**PROBLEM STATEMENT**
Start at the line containing "Turn this picture", stop at the line containing "---- the pod", and set down every line in that stretch exactly as written, and nothing else.

**Data listing**
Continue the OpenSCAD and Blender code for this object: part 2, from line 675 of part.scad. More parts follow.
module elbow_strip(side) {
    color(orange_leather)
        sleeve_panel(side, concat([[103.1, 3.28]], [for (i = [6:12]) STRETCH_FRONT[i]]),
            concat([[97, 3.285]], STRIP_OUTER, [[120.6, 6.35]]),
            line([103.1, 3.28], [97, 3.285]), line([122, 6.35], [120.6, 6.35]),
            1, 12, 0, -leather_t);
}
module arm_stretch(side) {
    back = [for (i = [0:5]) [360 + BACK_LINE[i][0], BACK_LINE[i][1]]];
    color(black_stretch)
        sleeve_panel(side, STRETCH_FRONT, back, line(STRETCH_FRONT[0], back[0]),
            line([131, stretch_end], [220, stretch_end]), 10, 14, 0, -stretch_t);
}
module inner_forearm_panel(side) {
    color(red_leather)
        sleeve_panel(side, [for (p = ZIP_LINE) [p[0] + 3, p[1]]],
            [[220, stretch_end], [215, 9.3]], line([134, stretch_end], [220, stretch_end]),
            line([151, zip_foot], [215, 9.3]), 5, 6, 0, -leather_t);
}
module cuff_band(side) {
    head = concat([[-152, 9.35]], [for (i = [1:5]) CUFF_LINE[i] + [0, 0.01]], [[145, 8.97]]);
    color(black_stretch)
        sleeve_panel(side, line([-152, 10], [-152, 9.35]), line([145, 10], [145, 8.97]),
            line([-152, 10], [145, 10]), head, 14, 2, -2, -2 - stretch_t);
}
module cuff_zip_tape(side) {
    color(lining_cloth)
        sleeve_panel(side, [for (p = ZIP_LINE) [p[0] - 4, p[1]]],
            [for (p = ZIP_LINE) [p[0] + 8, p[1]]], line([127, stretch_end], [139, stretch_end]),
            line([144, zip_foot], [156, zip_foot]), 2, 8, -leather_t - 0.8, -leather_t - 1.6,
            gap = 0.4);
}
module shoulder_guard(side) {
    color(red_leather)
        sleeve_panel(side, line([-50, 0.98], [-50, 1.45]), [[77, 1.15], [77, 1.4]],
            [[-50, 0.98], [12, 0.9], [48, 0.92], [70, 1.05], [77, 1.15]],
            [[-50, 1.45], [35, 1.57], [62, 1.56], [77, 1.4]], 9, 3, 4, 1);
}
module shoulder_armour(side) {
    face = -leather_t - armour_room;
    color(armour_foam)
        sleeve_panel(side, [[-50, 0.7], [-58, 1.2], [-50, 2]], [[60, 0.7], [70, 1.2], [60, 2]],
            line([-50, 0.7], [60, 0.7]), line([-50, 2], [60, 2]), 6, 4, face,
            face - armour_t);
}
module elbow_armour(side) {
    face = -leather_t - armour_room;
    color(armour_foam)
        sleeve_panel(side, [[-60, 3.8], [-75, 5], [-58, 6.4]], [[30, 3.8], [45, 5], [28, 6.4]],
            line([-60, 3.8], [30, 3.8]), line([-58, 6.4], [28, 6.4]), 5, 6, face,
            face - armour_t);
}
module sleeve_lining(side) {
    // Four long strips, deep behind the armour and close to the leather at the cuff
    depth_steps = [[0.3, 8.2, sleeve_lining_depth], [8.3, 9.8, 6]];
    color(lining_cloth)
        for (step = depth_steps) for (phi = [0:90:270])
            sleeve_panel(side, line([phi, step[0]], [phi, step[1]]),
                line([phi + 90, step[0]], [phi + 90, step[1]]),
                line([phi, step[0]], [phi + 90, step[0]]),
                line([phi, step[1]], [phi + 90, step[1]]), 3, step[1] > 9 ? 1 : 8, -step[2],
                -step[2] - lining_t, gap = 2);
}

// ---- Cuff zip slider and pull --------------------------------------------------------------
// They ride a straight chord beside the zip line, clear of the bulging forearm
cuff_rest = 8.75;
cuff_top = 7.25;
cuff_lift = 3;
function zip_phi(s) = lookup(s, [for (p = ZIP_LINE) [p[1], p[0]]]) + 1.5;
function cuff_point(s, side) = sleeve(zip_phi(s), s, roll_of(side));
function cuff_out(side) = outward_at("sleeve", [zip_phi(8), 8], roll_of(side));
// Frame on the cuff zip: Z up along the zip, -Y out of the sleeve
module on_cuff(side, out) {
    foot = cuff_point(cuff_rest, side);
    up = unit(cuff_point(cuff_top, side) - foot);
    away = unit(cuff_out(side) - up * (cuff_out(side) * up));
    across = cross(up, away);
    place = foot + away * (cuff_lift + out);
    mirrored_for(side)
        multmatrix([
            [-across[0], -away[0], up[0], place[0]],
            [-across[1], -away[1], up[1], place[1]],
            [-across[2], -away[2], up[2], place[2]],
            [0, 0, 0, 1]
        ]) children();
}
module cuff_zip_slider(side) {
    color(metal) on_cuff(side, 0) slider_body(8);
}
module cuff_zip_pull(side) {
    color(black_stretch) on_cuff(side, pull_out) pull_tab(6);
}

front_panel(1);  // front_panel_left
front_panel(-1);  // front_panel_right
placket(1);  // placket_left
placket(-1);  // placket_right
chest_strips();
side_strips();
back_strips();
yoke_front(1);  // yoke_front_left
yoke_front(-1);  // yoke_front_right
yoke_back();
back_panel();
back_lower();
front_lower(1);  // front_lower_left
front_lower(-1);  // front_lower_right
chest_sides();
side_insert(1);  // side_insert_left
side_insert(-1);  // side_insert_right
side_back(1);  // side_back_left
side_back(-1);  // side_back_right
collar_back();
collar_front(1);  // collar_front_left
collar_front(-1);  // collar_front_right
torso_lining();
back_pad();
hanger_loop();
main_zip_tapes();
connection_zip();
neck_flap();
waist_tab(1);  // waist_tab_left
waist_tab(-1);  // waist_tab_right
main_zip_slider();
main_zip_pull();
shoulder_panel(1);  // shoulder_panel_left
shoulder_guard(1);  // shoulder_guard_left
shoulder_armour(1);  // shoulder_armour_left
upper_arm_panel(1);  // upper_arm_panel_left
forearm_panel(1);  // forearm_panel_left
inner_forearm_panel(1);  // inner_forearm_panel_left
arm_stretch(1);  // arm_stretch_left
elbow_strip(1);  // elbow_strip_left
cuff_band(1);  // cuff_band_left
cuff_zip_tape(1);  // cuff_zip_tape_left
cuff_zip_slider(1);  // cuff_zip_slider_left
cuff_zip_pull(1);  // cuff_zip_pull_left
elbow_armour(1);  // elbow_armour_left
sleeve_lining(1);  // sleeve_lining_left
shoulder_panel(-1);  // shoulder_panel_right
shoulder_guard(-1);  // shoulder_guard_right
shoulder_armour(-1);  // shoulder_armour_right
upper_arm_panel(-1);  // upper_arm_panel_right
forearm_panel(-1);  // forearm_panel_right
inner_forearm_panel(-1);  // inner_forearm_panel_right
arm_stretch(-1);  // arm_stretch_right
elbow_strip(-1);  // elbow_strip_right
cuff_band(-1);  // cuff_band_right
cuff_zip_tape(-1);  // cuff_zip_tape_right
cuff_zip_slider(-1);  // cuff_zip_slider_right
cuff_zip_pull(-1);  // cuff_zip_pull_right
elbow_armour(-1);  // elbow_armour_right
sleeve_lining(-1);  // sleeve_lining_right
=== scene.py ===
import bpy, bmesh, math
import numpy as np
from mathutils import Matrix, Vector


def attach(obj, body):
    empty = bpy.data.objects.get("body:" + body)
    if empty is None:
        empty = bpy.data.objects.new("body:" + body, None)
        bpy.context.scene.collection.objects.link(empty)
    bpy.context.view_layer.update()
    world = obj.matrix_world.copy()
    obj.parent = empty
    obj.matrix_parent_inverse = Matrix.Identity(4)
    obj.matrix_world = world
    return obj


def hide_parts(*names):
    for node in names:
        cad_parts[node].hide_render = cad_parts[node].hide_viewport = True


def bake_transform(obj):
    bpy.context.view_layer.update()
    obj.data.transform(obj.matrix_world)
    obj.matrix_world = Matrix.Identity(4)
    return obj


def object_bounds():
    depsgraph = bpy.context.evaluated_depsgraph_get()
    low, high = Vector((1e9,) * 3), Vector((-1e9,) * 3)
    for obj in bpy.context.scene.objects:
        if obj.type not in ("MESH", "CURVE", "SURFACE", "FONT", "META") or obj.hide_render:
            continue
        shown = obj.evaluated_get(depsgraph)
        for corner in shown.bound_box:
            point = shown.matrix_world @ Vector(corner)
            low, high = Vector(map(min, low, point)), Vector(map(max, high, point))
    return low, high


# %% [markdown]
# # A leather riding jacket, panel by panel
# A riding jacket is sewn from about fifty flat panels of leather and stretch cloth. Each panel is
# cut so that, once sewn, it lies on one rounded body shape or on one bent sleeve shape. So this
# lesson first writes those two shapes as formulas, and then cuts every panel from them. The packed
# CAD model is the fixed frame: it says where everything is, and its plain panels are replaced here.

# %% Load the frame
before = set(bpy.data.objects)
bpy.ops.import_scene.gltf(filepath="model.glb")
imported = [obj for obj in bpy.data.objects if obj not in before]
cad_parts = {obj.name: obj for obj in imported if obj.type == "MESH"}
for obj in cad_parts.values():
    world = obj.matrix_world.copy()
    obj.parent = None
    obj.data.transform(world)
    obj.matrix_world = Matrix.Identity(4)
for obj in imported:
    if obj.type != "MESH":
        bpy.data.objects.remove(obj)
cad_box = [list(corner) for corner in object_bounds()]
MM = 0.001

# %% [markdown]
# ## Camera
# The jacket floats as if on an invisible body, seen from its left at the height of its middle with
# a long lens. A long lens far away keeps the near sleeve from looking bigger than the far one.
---
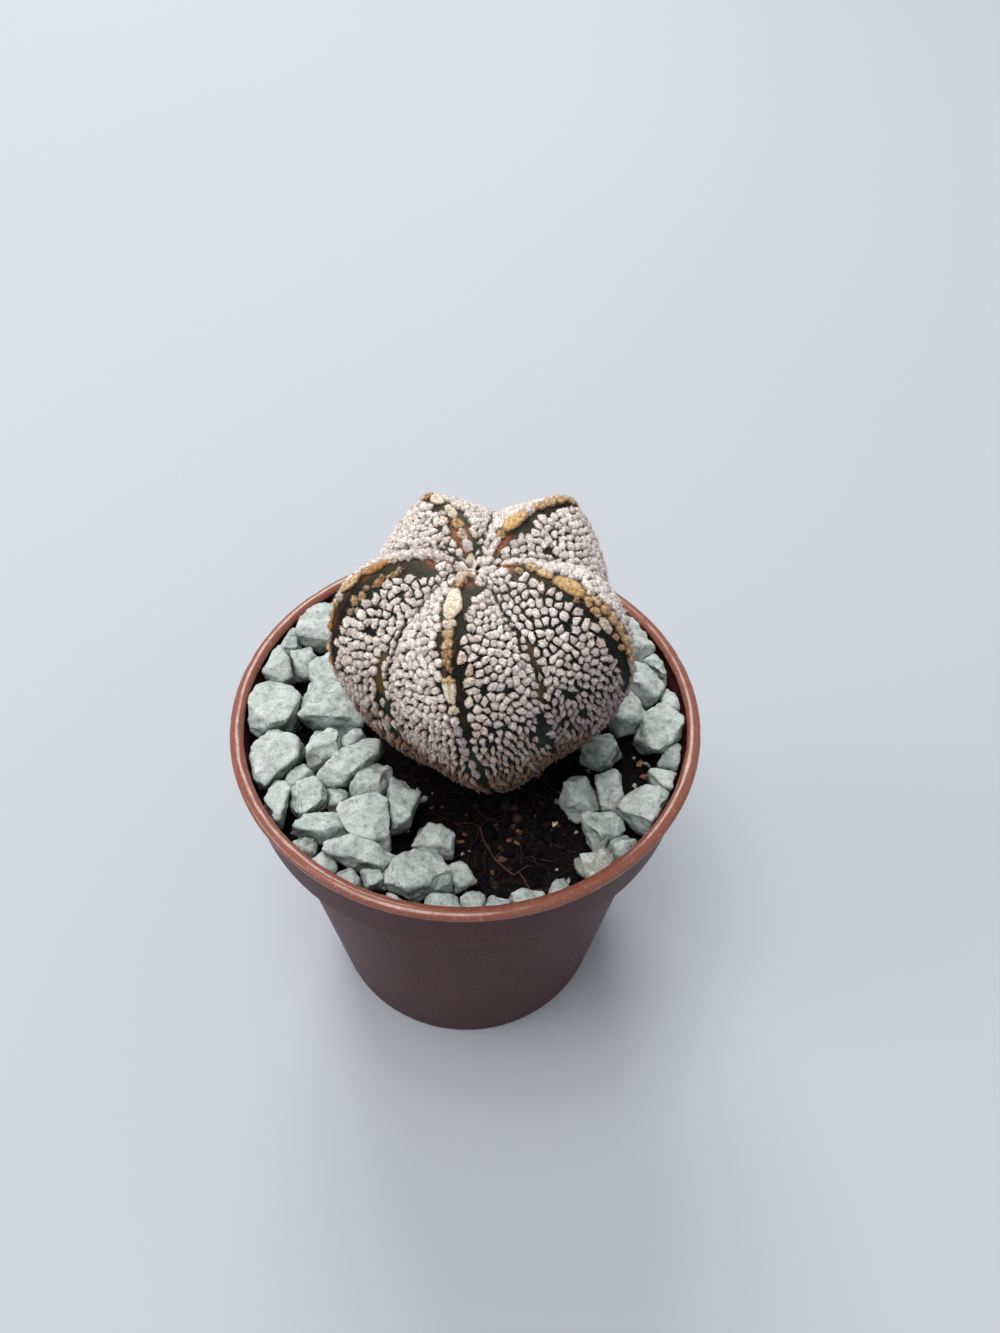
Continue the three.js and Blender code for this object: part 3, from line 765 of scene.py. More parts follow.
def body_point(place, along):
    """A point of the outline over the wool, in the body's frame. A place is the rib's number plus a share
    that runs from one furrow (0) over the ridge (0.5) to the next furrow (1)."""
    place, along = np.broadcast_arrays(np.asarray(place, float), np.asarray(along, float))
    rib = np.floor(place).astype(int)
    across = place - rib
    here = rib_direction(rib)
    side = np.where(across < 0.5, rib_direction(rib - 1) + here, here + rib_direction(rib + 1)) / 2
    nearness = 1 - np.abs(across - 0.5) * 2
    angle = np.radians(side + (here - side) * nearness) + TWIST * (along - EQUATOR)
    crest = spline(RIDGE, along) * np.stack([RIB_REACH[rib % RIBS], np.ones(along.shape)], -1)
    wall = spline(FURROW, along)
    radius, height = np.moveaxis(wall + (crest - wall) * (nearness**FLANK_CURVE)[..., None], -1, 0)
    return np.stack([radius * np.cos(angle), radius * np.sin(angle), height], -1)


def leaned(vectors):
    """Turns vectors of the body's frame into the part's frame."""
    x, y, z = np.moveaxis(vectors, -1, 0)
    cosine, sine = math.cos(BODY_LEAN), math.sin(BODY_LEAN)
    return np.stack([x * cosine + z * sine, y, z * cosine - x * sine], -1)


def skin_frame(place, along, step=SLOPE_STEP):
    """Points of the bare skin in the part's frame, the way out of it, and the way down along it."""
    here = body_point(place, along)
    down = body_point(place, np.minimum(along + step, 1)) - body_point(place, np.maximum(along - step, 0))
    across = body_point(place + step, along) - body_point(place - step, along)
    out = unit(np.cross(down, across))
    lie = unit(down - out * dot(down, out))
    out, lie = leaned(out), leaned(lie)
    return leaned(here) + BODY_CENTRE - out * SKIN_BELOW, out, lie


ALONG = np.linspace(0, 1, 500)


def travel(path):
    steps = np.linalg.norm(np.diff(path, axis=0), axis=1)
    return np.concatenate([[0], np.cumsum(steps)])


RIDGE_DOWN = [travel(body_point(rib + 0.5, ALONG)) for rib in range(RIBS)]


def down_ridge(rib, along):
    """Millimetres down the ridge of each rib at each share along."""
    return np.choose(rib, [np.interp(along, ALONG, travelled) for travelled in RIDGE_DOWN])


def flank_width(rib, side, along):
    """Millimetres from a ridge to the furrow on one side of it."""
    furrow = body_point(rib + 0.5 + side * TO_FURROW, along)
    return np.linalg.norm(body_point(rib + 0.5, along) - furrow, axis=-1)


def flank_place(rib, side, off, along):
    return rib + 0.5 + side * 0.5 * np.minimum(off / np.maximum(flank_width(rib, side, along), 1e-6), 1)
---
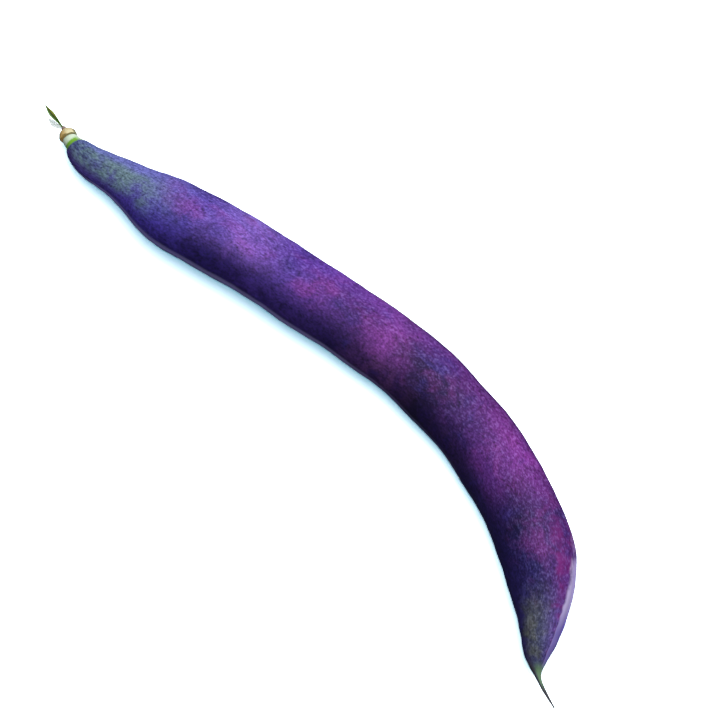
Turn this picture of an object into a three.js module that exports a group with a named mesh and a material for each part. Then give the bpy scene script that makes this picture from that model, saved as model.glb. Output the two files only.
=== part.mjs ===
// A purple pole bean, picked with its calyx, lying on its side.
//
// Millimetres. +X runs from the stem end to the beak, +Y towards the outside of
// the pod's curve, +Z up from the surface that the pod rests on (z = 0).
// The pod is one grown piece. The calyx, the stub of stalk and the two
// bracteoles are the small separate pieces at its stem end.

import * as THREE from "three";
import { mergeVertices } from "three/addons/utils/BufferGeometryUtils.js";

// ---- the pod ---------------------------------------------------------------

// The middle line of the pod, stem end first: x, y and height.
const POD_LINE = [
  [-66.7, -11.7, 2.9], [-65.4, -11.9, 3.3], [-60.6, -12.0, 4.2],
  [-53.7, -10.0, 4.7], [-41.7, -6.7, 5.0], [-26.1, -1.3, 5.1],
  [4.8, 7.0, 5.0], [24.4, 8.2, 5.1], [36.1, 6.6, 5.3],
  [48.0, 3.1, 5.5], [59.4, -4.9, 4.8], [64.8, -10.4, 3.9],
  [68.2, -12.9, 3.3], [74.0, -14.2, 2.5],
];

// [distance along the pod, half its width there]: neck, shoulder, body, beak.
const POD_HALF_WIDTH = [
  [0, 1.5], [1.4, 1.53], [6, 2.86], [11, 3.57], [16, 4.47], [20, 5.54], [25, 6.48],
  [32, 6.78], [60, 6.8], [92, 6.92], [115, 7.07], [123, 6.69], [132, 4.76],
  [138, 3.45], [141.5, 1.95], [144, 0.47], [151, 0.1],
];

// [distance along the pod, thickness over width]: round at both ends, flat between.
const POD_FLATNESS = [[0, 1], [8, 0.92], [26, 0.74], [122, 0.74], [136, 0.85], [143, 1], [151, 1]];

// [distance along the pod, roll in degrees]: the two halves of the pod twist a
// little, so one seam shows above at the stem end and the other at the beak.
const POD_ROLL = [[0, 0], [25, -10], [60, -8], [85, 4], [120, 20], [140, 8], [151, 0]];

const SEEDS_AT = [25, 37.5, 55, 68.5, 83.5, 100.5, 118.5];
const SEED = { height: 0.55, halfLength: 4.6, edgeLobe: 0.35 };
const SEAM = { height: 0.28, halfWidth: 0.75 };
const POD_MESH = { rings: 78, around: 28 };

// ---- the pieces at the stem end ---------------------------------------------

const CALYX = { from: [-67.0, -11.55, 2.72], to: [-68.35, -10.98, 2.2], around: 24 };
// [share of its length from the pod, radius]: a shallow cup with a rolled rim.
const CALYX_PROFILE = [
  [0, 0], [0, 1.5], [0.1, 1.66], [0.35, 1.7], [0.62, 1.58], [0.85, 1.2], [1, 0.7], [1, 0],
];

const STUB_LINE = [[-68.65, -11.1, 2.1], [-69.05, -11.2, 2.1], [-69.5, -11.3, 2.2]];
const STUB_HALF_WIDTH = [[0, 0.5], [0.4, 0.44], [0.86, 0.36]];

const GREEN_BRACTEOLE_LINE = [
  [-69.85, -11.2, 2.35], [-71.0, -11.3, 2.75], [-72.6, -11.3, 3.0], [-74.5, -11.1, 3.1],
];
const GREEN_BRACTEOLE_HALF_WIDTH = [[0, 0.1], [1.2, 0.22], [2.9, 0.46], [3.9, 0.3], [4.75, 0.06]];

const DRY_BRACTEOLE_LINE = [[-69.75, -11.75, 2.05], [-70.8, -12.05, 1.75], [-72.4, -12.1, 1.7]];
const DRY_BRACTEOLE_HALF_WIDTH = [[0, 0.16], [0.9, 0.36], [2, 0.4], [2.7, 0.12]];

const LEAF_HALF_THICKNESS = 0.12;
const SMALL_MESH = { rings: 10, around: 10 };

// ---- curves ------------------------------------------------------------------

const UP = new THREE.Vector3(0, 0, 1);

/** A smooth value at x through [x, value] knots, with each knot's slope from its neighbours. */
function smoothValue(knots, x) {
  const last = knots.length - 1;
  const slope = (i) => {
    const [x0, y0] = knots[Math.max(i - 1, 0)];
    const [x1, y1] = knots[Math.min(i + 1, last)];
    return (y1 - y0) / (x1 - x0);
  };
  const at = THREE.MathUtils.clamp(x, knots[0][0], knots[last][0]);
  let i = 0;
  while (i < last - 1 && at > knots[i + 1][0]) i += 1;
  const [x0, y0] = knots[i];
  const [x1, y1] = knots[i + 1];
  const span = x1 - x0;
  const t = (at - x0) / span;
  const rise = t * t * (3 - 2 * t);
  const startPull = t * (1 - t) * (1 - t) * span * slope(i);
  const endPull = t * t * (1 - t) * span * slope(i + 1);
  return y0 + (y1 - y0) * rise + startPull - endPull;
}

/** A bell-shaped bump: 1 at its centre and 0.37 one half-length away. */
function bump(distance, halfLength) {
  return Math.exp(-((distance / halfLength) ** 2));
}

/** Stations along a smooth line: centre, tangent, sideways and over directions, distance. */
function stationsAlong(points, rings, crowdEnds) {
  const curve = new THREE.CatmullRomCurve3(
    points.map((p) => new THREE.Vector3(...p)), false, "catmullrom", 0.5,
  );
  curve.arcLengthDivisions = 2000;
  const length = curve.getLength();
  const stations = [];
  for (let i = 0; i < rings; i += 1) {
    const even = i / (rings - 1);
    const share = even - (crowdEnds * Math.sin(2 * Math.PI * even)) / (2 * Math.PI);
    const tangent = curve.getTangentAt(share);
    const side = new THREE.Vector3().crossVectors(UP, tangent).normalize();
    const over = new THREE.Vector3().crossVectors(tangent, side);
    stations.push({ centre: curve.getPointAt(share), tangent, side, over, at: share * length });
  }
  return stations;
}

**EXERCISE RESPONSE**
Turn this picture of an object into a three.js module that exports a group with a named mesh and a material for each part. Then give the bpy scene script that makes this picture from that model, saved as model.glb. Output the two files only.
=== part.mjs ===
// A purple pole bean, picked with its calyx, lying on its side.
//
// Millimetres. +X runs from the stem end to the beak, +Y towards the outside of
// the pod's curve, +Z up from the surface that the pod rests on (z = 0).
// The pod is one grown piece. The calyx, the stub of stalk and the two
// bracteoles are the small separate pieces at its stem end.

import * as THREE from "three";
import { mergeVertices } from "three/addons/utils/BufferGeometryUtils.js";

// ---- the pod ---------------------------------------------------------------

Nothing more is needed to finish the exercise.